Ecco in seguito la settantenne Farah Diba ricordare le drammatiche vicende della crisi con gli Stati Uniti. «Quando avevo 14 anni - racconta - il re ha nazionalizzato il petrolio. Siamo stati molto fieri di questo gesto, ma il primo ministro, il dottor Mossadegh, ha voluto sfidare le potenze del mondo intero. Le compagnie petrolifere hanno, dal canto loro, rotto i contratti che le legavano all'Iran e di conseguenza abbiamo conosciuto un periodo estremamente difficile sul piano economico. Il sovrano ha destituito il suo primo ministro, che ha reagito cercando l'appoggio dei comunisti per tenergli testa».
Quella crisi, svoltasi all'inizio degli anni Cinquanta, ha provocato perplessità anche in Occidente. Ecco il bilancio che ne fa l'ex imperatrice: «Ci fu allora un periodo di incidenti anche gravi e di confusione. Il re dovette partire, andando all'estero. Le due fazioni - composte dai sostenitori del sovrano e da quelli di Mossadegh - litigavano in continuazione ovunque, nelle scuole o nelle famiglie. Alla fine il re ha fatto rientro nel paese a seguito di un sollevamento popolare in suo favore». Un'iniziativa fomentata dall'estero, come hanno sempre sostenuto gli avversari di Pahlavi? Ecco come risponde Farah Diba: «È vero che gli Stati Uniti d'America erano preoccupati per gli avvenimenti politici in atto in Iran, ma sarebbe errato credere che il ritorno dello scià sia stato pilotato dai servizi segreti statunitensi».

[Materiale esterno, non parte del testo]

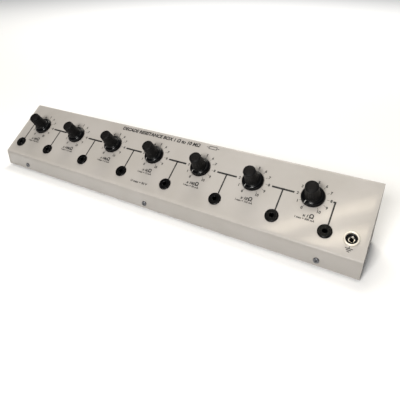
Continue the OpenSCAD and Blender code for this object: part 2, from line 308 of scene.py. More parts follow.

Farah Diba sposò Reza Pahlavi nel dicembre 1959 dopo una cerimonia da mille e una notte. Nell'intervista alla televisione francese, l'ex imperatrice, rifugiatasi all'estero nel gennaio 1979, ricorda: «La mia famiglia era animata da un grande spirito patriottico. Da molto tempo la monarchia operava allo scopo di modernizzare la società iraniana, proibendo che le donne portassero il velo e facendo in modo che le bambine andassero a scuola proprio come i maschietti, malgrado le pressioni esercitate dai fanatici tradizionalisti». Secondo l'ex imperatrice, già prima della II Guerra mondiale e già al tempo del padre di Reza Pahlavi la monarchia iraniana ha scommesso sulla modernità. Ma alla fine suo marito ha dovuto partire per l'esilio e i vecchi sogni sono finiti in frantumi.